- Born: 1866
- Died: 18 April 1924 (aged 57–58)
- Occupation: Novelist
- Spouse(s): Walter Robert Drummond Forbes
- Children: Courtenay Forbes
- Parent(s): Frederick Cooper Farwell ;

= Eveline Louisa Mitchell Forbes =

Eveline Louisa Mitchell Forbes (1866 – 18 April 1924) was a British novelist. She published nine novels under the name the Hon. Mrs. Walter R. D. Forbes and a book on palmistry.

== Early life ==
Eveline Louisa Mitchell Forbes was born in 1866, the daughter of Frederick Cooper Farwell and Louisa Whitbread Mitchell, daughter of Admiral Frederick Thomas Michell. In 1888, she married Walter Robert Drummond Forbes, son of Walter Forbes, 18th Lord Forbes. They had a son, diplomat Victor Courtenay Walter Forbes.

== Career ==
She published a book on palmistry, Fingers and Fortune (1886), and wrote articles on palmistry for The New Review, including an 1894 article where she read the palm of Thomas Hardy.
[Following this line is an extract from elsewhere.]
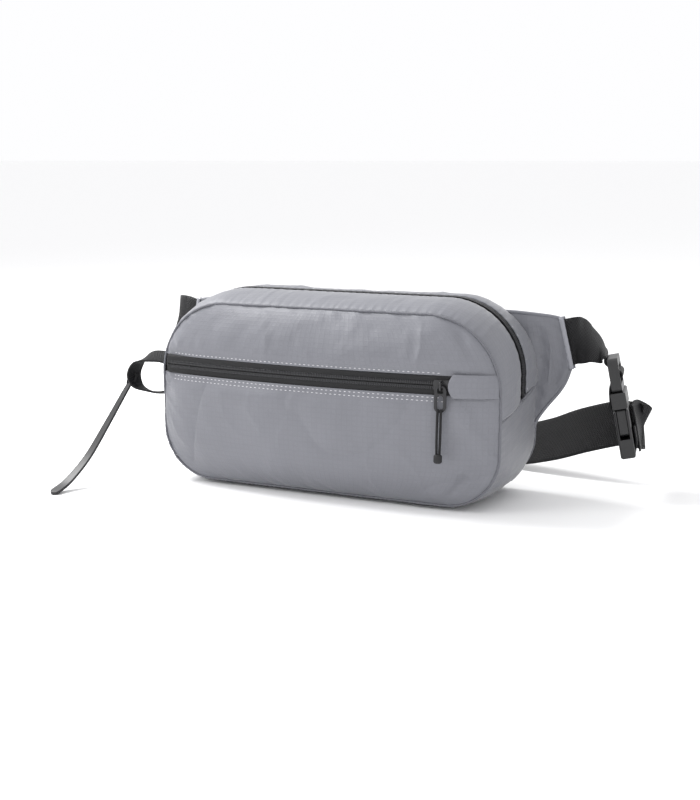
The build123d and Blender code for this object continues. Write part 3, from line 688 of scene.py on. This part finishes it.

Her novels often featured one-word titles and multiple settings across the British Empire. The title of Blight (1897) is the nickname of a femme fatale who preys on British high society. A Gentleman (1900) moves from Italy to London to Australia, following Raymond, the son of a dressmaker attempting to win the hand of a peer's daughter. Dumb (1901) is set in Scotland, Switzerland, and the Indian frontier, following Aileen Conyngham, victim of a unhappy marriage who becomes a widow and is allowed to express love again. Nameless (1909) is set in Scotland, London, and Africa, but focuses on a female novelist named Cecil Grey.

== Death ==
Eveline Louisa Mitchell Forbes died on 18 April 1924.

== Bibliography ==

- Fingers and Fortune. London: D. Scott, 1886. Republished as Practical Palmistry for the Amateur. Boston: St. Bartholph Soc., 1917.
- Her Last Run: A Novel.  2 vol.  London: F. V. White, 1889.
- Blight.  1 vol.  London: Osgood, McIlvaine, 1897.
- A Gentleman.  1 vol.  London: John Murray, 1900.
- Dumb.  1 vol.  London: Chatto and Windus, 1901.
- Unofficial: A Two Days' Drama. Westminster: A. Constable, 1902.
- Leroux. London: Greening, 1908.
- Vane Royal. London: J. Long, 1908.
- Nameless: A Novel. London: J. Murray, 1909.
- His Alien Enemy. London: J. Murray, 1918.